THE EXERCISE:
Everything from the line containing "surface it lies on" down to the line containing "return (Vector(point) +" is to be returned exactly; include both boundary lines and leave out all others.
[begin PROVIDED MATERIAL]
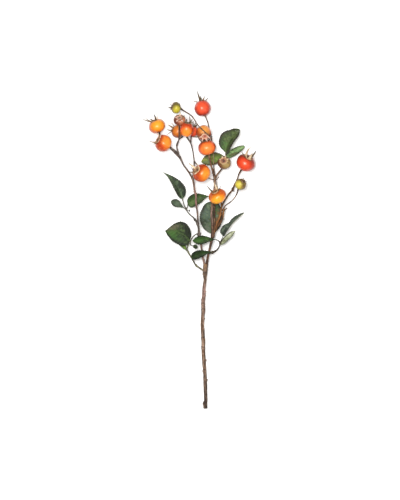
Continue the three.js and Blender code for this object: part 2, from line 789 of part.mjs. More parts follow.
// A sepal stands on the crown beside its rim, runs out from the axis and ends at its own tip
function sepalSolid(hip, crown, axis, tip, grown) {
  const end = new THREE.Vector3(...tip);
  const away = end.clone().sub(crown);
  const outward = away.clone().addScaledVector(axis, -away.dot(axis)).normalize();
  const foot = crown.clone().addScaledVector(outward, hip.crown * hip.radius * sepalFoot);
  foot.addScaledVector(axis, crownHeight / 2);
  const middle = foot.clone().lerp(end, 0.5).addScaledVector(outward, foot.distanceTo(end) * sepalBow);
  const curve = new THREE.QuadraticBezierCurve3(foot, middle, end);
  const width = sepalShare * hip.radius + 2 * grown;
  const thickness = sepalThickness + 2 * grown;
  const across = new THREE.Vector3().crossVectors(axis, outward).normalize();
  const blade = new THREE.BoxGeometry(1, width, thickness, sepalSteps, 1, 1);
  return solidOf(
    reshape(blade, (point) => {
      const share = point.x + 0.5;
      const through = new THREE.Vector3().crossVectors(curve.getTangent(share), across).normalize();
      const halfAcross = point.y * Math.max(sepalTip, 1 - share ** sepalTaper);
      const halfThrough = point.z * Math.max(sepalThinnest, 1 - share);
      return curve
        .getPoint(share)
        .addScaledVector(across, halfAcross)
        .addScaledVector(through, halfThrough);
    }),
  );
}

function calyxSolid(hip, grown) {
  const axis = new THREE.Vector3(...hip.axis).normalize();
  const crown = new THREE.Vector3(...hip.centre).addScaledVector(axis, hip.half + gap - grown);
  const rim = hip.crown * hip.radius + grown;
  const profile = crownOutline.map(([r, height]) => [r * rim, height * (crownHeight + 2 * grown)]);
  const ring = turned(profile, calyxSides, crown, axis);
  const sepals = hip.sepals.map((tip) => sepalSolid(hip, crown, axis, tip, grown));
  return sepals.reduce((whole, sepal) => whole.add(sepal), ring);
}

// A leaflet's half width at a share of its length: 1 at its fullest place
function leafOutline(leaf, share) {
  const bent = share ** (Math.log(0.5) / Math.log(leaf.fullest));
  const full = Math.sin(Math.PI * bent) ** THREE.MathUtils.lerp(...leaf.sharpness, share);
  const pinch = (leaf.waist ?? 0) * Math.exp(-(((share - waistPlace) / waistReach) ** 2));
  return full * (1 - pinch);
}

function leafletSolid(leaf, grown) {
  const foot = new THREE.Vector3(...leaf.foot);
  const along = new THREE.Vector3(...leaf.tip).sub(foot);
  const length = along.length();
  along.normalize();
  const face = new THREE.Vector3(...leaf.face);
  face.addScaledVector(along, -face.dot(along)).normalize();
  const across = new THREE.Vector3().crossVectors(face, along);
  const fold = THREE.MathUtils.degToRad(leaf.fold);
  const blade = new THREE.BoxGeometry(1, 2, leafThickness + 2 * grown, leafSteps, 2, 1);
  return solidOf(
    reshape(blade, (point) => {
      const share = point.x + 0.5;
      const half = Math.max(leafEdge, (leaf.width / 2) * leafOutline(leaf, share)) + grown;
      const sideways = point.y * half * Math.cos(fold);
      const lift = Math.abs(point.y) * half * Math.sin(fold);
      const turn = THREE.MathUtils.degToRad(leaf.twist) * (share - twistPivot);
      const bowed = 4 * share * (1 - share);
      const curled = (Math.max(0, share - curlStart) / (1 - curlStart)) ** 2;
      const rise = leaf.arch * bowed + leaf.curl * curled + point.z;
      const sidewaysTurned = sideways * Math.cos(turn) - lift * Math.sin(turn);
      const liftTurned = sideways * Math.sin(turn) + lift * Math.cos(turn);
      return foot
        .clone()
        .addScaledVector(along, share * length)
        .addScaledVector(across, sidewaysTurned + leaf.bend * bowed)
        .addScaledVector(face, liftTurned + rise);
    }),
  );
}

// Adds a piece to the sprig, cut back wherever it would come within the gap of one that is already there
const sprig = new THREE.Group();
const placed = [];

function boxesMeet(a, b) {
  return [0, 1, 2].every((i) => a.min[i] < b.max[i] && b.min[i] < a.max[i]);
}

function place(name, shape, color, roughness) {
  let solid = shape(0);
  for (const other of placed) {
    if (!boxesMeet(solid.boundingBox(), other.box)) continue;
    if (solid.intersect(other.grown).isEmpty()) continue;
    solid = largestBody(solid.subtract(other.grown));
  }
  const grown = shape(gap);
  placed.push({ grown, box: grown.boundingBox() });
  const material = new THREE.MeshStandardMaterial({ color, roughness, metalness: 0 });
  const mesh = new THREE.Mesh(geometryOf(solid), material);
  mesh.name = name;
  sprig.add(mesh);
}

for (const hip of hips) place("hip_" + hip.name, (grown) => hipSolid(hip, grown), hip.colour, hipRoughness);
for (const hip of hips) {
  place("calyx_" + hip.name, (grown) => calyxSolid(hip, grown), calyxColour, calyxRoughness);
}
for (const stem of stems) place(stem.name, (grown) => stemSolid(stem, grown), stem.colour, woodRoughness);
for (const leaf of leaflets) {
  place(leaf.name, (grown) => leafletSolid(leaf, grown), leaf.colour, leafRoughness);
}

// The origin is the middle of the sprig's footprint, on the surface it lies on
const box = new THREE.Box3().setFromObject(sprig);
const middle = box.getCenter(new THREE.Vector3());
sprig.position.set(-middle.x, -middle.y, -box.min.z);

export default sprig;
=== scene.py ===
import math
import random
import bpy
from mathutils import Matrix, Vector, noise


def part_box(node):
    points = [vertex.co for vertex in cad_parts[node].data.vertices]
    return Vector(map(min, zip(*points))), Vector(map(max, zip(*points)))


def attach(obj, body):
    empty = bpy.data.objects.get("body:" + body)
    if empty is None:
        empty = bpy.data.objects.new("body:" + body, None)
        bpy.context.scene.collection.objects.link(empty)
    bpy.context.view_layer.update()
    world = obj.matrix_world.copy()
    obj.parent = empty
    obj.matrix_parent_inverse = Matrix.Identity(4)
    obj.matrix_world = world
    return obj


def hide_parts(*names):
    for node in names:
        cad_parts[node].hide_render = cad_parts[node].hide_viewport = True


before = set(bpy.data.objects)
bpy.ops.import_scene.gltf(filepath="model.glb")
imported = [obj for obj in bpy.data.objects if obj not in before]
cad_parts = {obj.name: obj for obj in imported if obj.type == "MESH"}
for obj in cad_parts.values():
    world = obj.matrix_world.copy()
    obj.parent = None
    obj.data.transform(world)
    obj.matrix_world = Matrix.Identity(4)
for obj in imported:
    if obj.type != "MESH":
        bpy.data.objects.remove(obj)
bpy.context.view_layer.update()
print("frame loaded")

mm = 0.001
up = Vector((0, 0, 1))
drawnShift = Vector((8.4, -224.04, 0.02))  # millimetres, from the cut end of the cane to the frame's origin
fullTurn = 2 * math.pi
random.seed(12)


def drawn(point):
    return (Vector(point) + drawnShift) * mm  # a drawn point in millimetres, as a place in the frame


# general helpers for meshes

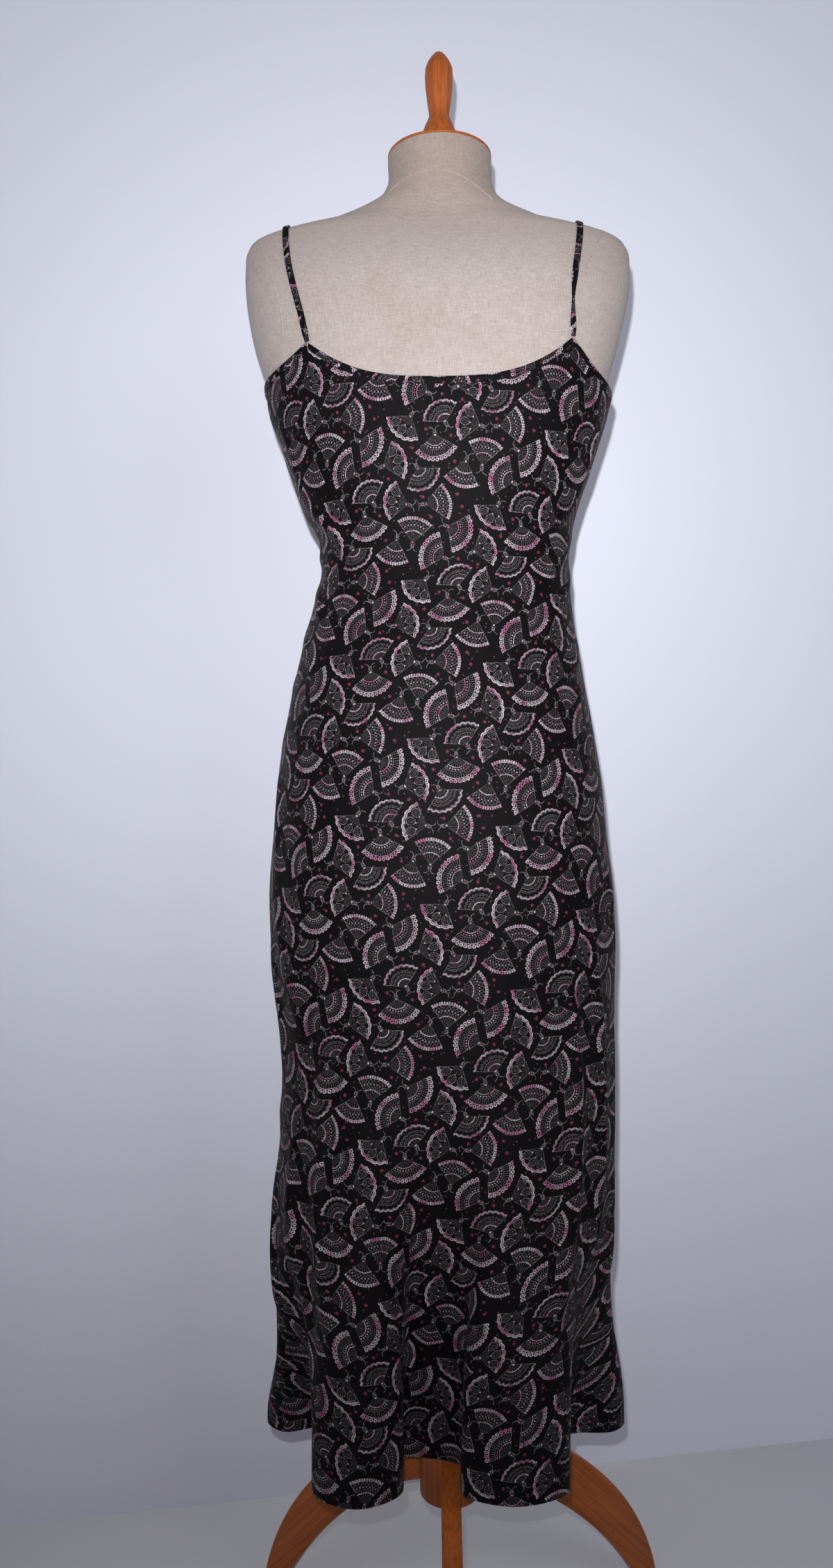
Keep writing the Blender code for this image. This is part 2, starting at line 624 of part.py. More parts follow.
[end PROVIDED MATERIAL]
OUTPUT OF THE EXERCISE:
// The origin is the middle of the sprig's footprint, on the surface it lies on
const box = new THREE.Box3().setFromObject(sprig);
const middle = box.getCenter(new THREE.Vector3());
sprig.position.set(-middle.x, -middle.y, -box.min.z);

export default sprig;
=== scene.py ===
import math
import random
import bpy
from mathutils import Matrix, Vector, noise


def part_box(node):
    points = [vertex.co for vertex in cad_parts[node].data.vertices]
    return Vector(map(min, zip(*points))), Vector(map(max, zip(*points)))


def attach(obj, body):
    empty = bpy.data.objects.get("body:" + body)
    if empty is None:
        empty = bpy.data.objects.new("body:" + body, None)
        bpy.context.scene.collection.objects.link(empty)
    bpy.context.view_layer.update()
    world = obj.matrix_world.copy()
    obj.parent = empty
    obj.matrix_parent_inverse = Matrix.Identity(4)
    obj.matrix_world = world
    return obj


def hide_parts(*names):
    for node in names:
        cad_parts[node].hide_render = cad_parts[node].hide_viewport = True


before = set(bpy.data.objects)
bpy.ops.import_scene.gltf(filepath="model.glb")
imported = [obj for obj in bpy.data.objects if obj not in before]
cad_parts = {obj.name: obj for obj in imported if obj.type == "MESH"}
for obj in cad_parts.values():
    world = obj.matrix_world.copy()
    obj.parent = None
    obj.data.transform(world)
    obj.matrix_world = Matrix.Identity(4)
for obj in imported:
    if obj.type != "MESH":
        bpy.data.objects.remove(obj)
bpy.context.view_layer.update()
print("frame loaded")

mm = 0.001
up = Vector((0, 0, 1))
drawnShift = Vector((8.4, -224.04, 0.02))  # millimetres, from the cut end of the cane to the frame's origin
fullTurn = 2 * math.pi
random.seed(12)


def drawn(point):
    return (Vector(point) + drawnShift) * mm  # a drawn point in millimetres, as a place in the frame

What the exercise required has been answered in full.